The idea of just going through life without it being somehow labeled or sorted out terrifies me, honestly, giving some thought to the things you said. I need to feel in control of the chaos of the emotional storm in some way. I think letting it spin around me without my routine picking it apart would make me crazy. But, that's me. Maybe you'd do fine with some time away from it.

There are retreats like that--Catholic stuff, you know, non-speaking convents you can visit for weekends--but I'm sure after a weekend with them you'd have a lot to say.

Angie McCullagh said...

All that wordiness does sound a little exhausting.

Mrs. Katherine said...

What?!? Sassy without words? Why would you deny yourself? Just be thankful that you have so many words, that you are able to use your words, that you are good at using your words, and that words like you. Some people never find something that they're good at. (I know not to end sentences with 'at' by the way, but I think it would too college-essay of me to say 'at which they're good.')

This retreat from words you speak of makes me think of those weird lemon-juice colon cleansings--it's just not natural.

Chip said...

I don't know that we can process the world without words, both in our heads and spoken out loud. It's an essential aspect of being human.

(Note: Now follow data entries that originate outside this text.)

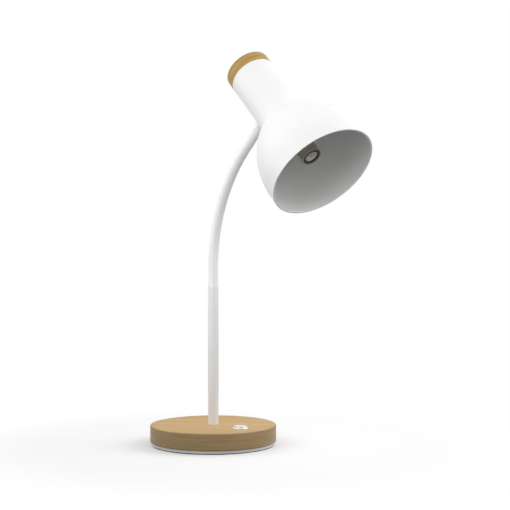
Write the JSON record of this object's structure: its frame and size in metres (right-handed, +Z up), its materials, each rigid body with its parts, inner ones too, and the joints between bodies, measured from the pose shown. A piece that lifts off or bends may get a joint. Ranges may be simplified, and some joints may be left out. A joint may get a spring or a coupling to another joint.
{
  "type": "desk lamp",
  "caption": "Desk lamp with a round wooden base, push switch, straight stem, bending gooseneck and a white bell shade with a wooden cap.",
  "frame": {"origin": "on the floor under the middle of the base", "axes": "+Z up, +X from the stem towards the shade, +Y to the lamp's left"},
  "size_m": [0.3041, 0.15, 0.4586],
  "materials": {
    "wood": "satin oiled",
    "white_paint": "satin white paint",
    "white_plastic": "smooth matte",
    "foot": "foam rubber",
    "iron": "as cast",
    "steel": "zinc plated",
    "bright_metal": "polished",
    "hose_metal": "turned",
    "holder_metal": "dark bronze",
    "thread_metal": "nickel plated",
    "contact_brass": "plain",
    "black_plastic": "moulded",
    "insulator": "glazed",
    "cable": "matte",
    "conductor": "insulated wire",
    "grommet": "soft"
  },
  "bodies": {
    "base": {"base_disc": "wood", "bottom_plate": "white_paint", "foot_pad": "foot", "counterweight": "iron", "weight_screws": "steel", "plate_screws": "steel", "cord_grommet": "grommet", "terminal_block": "insulator", "switch_wire": "conductor", "switch_bezel": "bright_metal", "switch_nut": "steel", "switch_body": "black_plastic", "switch_spring": "steel", "stem_nipple": "thread_metal", "stem_washer": "steel", "stem_nut": "steel", "stem_tube": "white_paint", "gooseneck_coupler": "bright_metal", "gooseneck_sleeve": "white_plastic", "lamp_cable": "cable"},
    "button": {"switch_button": "bright_metal"},
    "link_01": {"gooseneck_link_01": "hose_metal"},
    "link_02": {"gooseneck_link_02": "hose_metal"},
    "link_03": {"gooseneck_link_03": "hose_metal"},
    "link_04": {"gooseneck_link_04": "hose_metal"},
    "link_05": {"gooseneck_link_05": "hose_metal"},
    "link_06": {"gooseneck_link_06": "hose_metal"},
    "link_07": {"gooseneck_link_07": "hose_metal"},
    "link_08": {"gooseneck_link_08": "hose_metal"},
    "link_09": {"gooseneck_link_09": "hose_metal"},
    "link_10": {"gooseneck_link_10": "hose_metal"},
    "link_11": {"gooseneck_link_11": "hose_metal"},
    "link_12": {"gooseneck_link_12": "hose_metal"},
    "head": {"gooseneck_ferrule": "white_paint", "neck_washer": "steel", "neck_nut": "steel", "neck_tube": "white_paint", "shade_dome": "white_paint", "holder_plate": "steel", "plate_rivets": "steel", "holder_nipple": "thread_metal", "nipple_nut": "steel", "holder_sleeve": "holder_metal", "holder_collar": "black_plastic", "holder_insert": "insulator", "thread_shell": "thread_metal", "centre_contact": "contact_brass", "cap": "wood"}
  },
  "joints": [
    {"name": "gooseneck_bend_1", "type": "hinge", "parent": "base", "child": "link_01", "pos_m": [0, 0, 0.1952], "axis": [0.0001, 1, 0], "range_deg": [-6.5, 7], "deforming": ["gooseneck_sleeve", "lamp_cable"]},
    {"name": "gooseneck_sway_1", "type": "hinge", "parent": "link_01", "child": "link_02", "pos_m": [0, 0, 0.21181], "axis": [-1, 0, 0.0031], "range_deg": [-7, 7], "deforming": ["gooseneck_sleeve", "lamp_cable"]},
    {"name": "gooseneck_bend_2", "type": "hinge", "parent": "link_02", "child": "link_03", "pos_m": [0.00077, 0, 0.22839], "axis": [0.0001, 1, 0], "range_deg": [-6.5, 7], "deforming": ["gooseneck_sleeve", "lamp_cable"]},
    {"name": "gooseneck_sway_2", "type": "hinge", "parent": "link_03", "child": "link_04", "pos_m": [0.00296, 0, 0.24484], "axis": [-0.9847, 0, 0.1743], "range_deg": [-7, 7], "deforming": ["gooseneck_sleeve", "lamp_cable"]},
    {"name": "gooseneck_bend_3", "type": "hinge", "parent": "link_04", "child": "link_05", "pos_m": [0.00655, 0, 0.26105], "axis": [0.0001, 1, 0], "range_deg": [-6.5, 7], "deforming": ["gooseneck_sleeve", "lamp_cable"]},
    {"name": "gooseneck_sway_3", "type": "hinge", "parent": "link_05", "child": "link_06", "pos_m": [0.01152, 0, 0.27689], "axis": [-0.9403, 0, 0.3404], "range_deg": [-7, 7], "deforming": ["gooseneck_sleeve", "lamp_cable"]},
    {"name": "gooseneck_bend_4", "type": "hinge", "parent": "link_06", "child": "link_07", "pos_m": [0.01784, 0, 0.29224], "axis": [0.0001, 1, 0], "range_deg": [-6.5, 7], "deforming": ["gooseneck_sleeve", "lamp_cable"]},
    {"name": "gooseneck_sway_4", "type": "hinge", "parent": "link_07", "child": "link_08", "pos_m": [0.02545, 0, 0.30699], "axis": [-0.8681, 0, 0.4963], "range_deg": [-7, 7], "deforming": ["gooseneck_sleeve", "lamp_cable"]},
    {"name": "gooseneck_bend_5", "type": "hinge", "parent": "link_08", "child": "link_09", "pos_m": [0.0343, 0, 0.32104], "axis": [0.0001, 1, 0], "range_deg": [-6.5, 7], "deforming": ["gooseneck_sleeve", "lamp_cable"]},
    {"name": "gooseneck_sway_5", "type": "hinge", "parent": "link_09", "child": "link_10", "pos_m": [0.04433, 0, 0.33427], "axis": [-0.7703, 0, 0.6377], "range_deg": [-7, 7], "deforming": ["gooseneck_sleeve", "lamp_cable"]},
    {"name": "gooseneck_bend_6", "type": "hinge", "parent": "link_10", "child": "link_11", "pos_m": [0.05545, 0, 0.34659], "axis": [0.0001, 1, 0], "range_deg": [-6.5, 7], "deforming": ["gooseneck_sleeve", "lamp_cable"]},
    {"name": "gooseneck_sway_6", "type": "hinge", "parent": "link_11", "child": "link_12", "pos_m": [0.06728, 0, 0.35825], "axis": [-0.7009, 0, 0.7133], "range_deg": [-7, 7], "deforming": ["gooseneck_sleeve", "lamp_cable"]},
    {"name": "gooseneck_bend_7", "type": "hinge", "parent": "link_12", "child": "head", "pos_m": [0.07912, 0, 0.36989], "axis": [0.0001, 1, 0], "range_deg": [-6.5, 7], "deforming": ["gooseneck_sleeve", "lamp_cable"]},
    {"name": "switch_press", "type": "slide", "parent": "base", "child": "button", "axis": [0, 0, -1], "range_m": [0, 0.0014], "stiffness_N_per_m": 700, "springref_m": -0.002, "deforming": ["switch_spring"]}
  ]
}
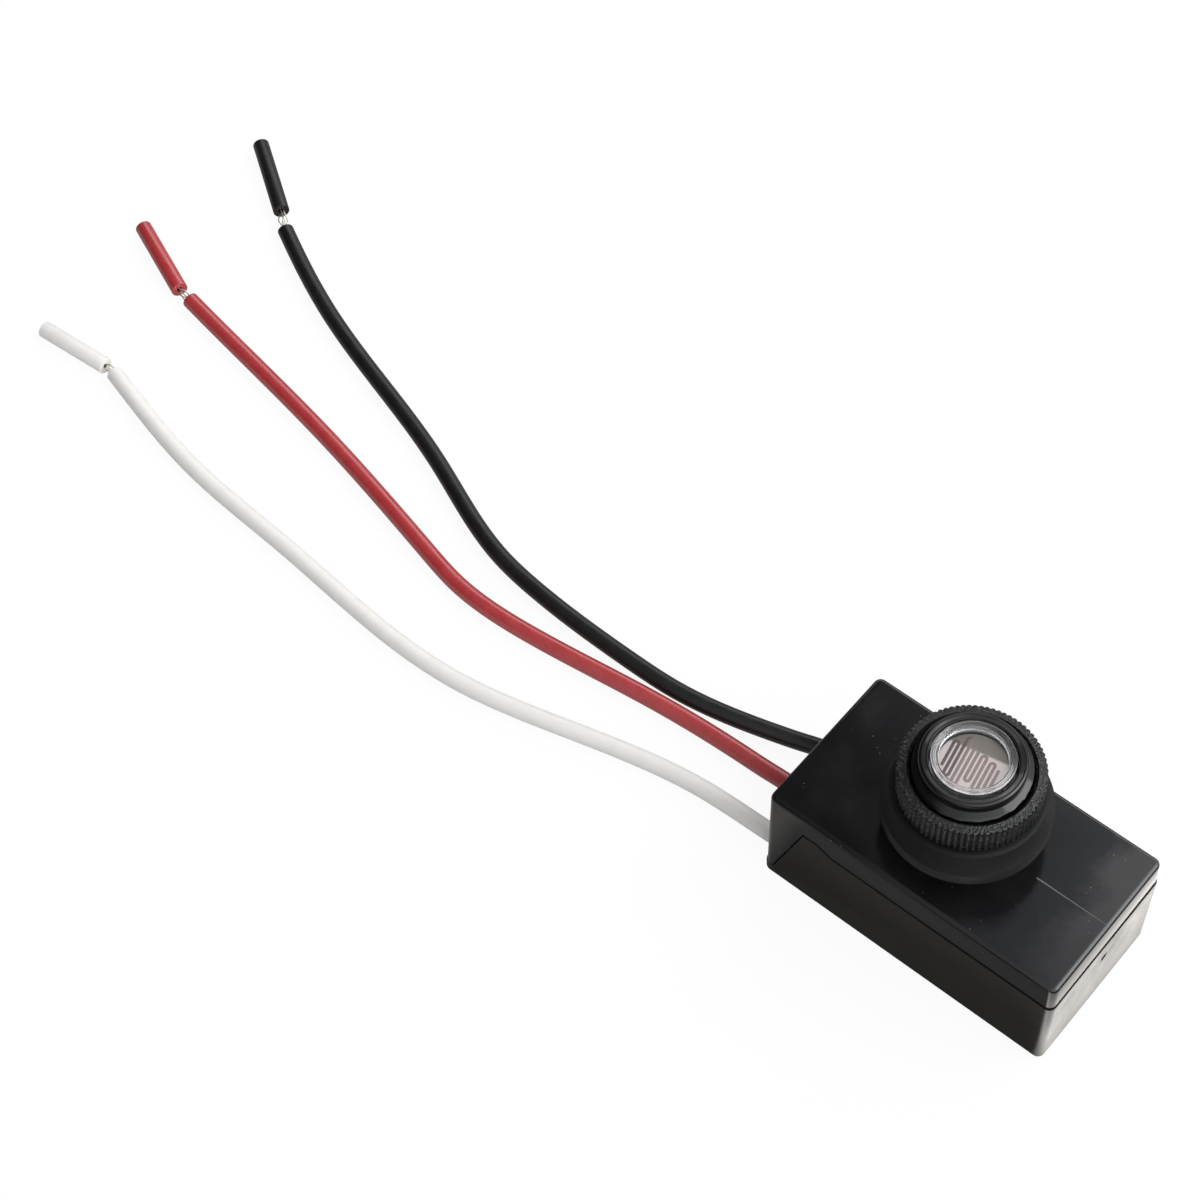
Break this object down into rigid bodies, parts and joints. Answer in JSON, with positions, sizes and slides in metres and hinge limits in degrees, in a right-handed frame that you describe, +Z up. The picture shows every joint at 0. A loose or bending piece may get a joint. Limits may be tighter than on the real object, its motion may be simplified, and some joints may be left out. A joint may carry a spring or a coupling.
{
  "type": "photocell switch",
  "caption": "Photocell switch in a small black case, with a threaded stem, knurled nut, sealing gasket and clear eye on top and colour-coded stripped leads at one end.",
  "frame": {"origin": "middle of the case's underside, below the stem's axis", "axes": "+X along the case away from the end where the leads come out, +Y to the back, +Z up along the stem"},
  "size_m": [0.2367, 0.0733, 0.0454],
  "materials": {
    "case_black": "glossy moulded black",
    "nut_black": "fine grained black",
    "rubber_black": "matte black",
    "lens_clear": "clear, glossy",
    "cell_ceramic": "pale pinkish, with a dark red track",
    "carrier_grey": "dark grey",
    "board_brown": "brown phenolic",
    "tinned_copper": "bright tinned wire",
    "film_yellow": "yellow film box",
    "can_sleeve": "dark blue sleeve",
    "package_black": "black package",
    "resistor_tan": "tan lacquer",
    "glass_orange": "orange glass",
    "varistor_blue": "blue coating",
    "white_pvc": "white insulation",
    "red_pvc": "red insulation",
    "black_pvc": "black insulation"
  },
  "bodies": {
    "root": {"upper_housing": "case_black", "lower_housing": "case_black", "lock_nut": "nut_black", "gasket": "rubber_black", "lens": "lens_clear", "photocell": "cell_ceramic", "cell_carrier": "carrier_grey", "cell_lead_1": "tinned_copper", "cell_lead_2": "tinned_copper", "circuit_board": "board_brown", "dropper_capacitor": "film_yellow", "smoothing_capacitor": "can_sleeve", "triac": "package_black", "transistor": "package_black", "surge_varistor": "varistor_blue", "dropper_resistor": "resistor_tan", "sense_resistor": "resistor_tan", "gate_resistor": "resistor_tan", "rectifier_diode_1": "package_black", "rectifier_diode_2": "package_black", "zener_diode": "glass_orange", "white_tail": "tinned_copper", "red_tail": "tinned_copper", "black_tail": "tinned_copper", "white_lead": "white_pvc", "red_lead": "red_pvc", "black_lead": "black_pvc", "white_strand": "tinned_copper", "red_strand": "tinned_copper", "black_strand": "tinned_copper", "white_slug": "white_pvc", "red_slug": "red_pvc", "black_slug": "black_pvc"}
  },
  "joints": []
}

But don't get me wrong--I certainly long for substantial periods of silence at my house from time to time...

Anonymous said...

I know what you mean. I do believe that there is another "realm" for lack of a better word. Words by there nature limit. I think about this a lot in reference to the Bible when people want to think there is one way to interpret it. Words are also by nature subjective. It's absurd to think that all things can be labled and understood by those labels.
anyway... just my opinion.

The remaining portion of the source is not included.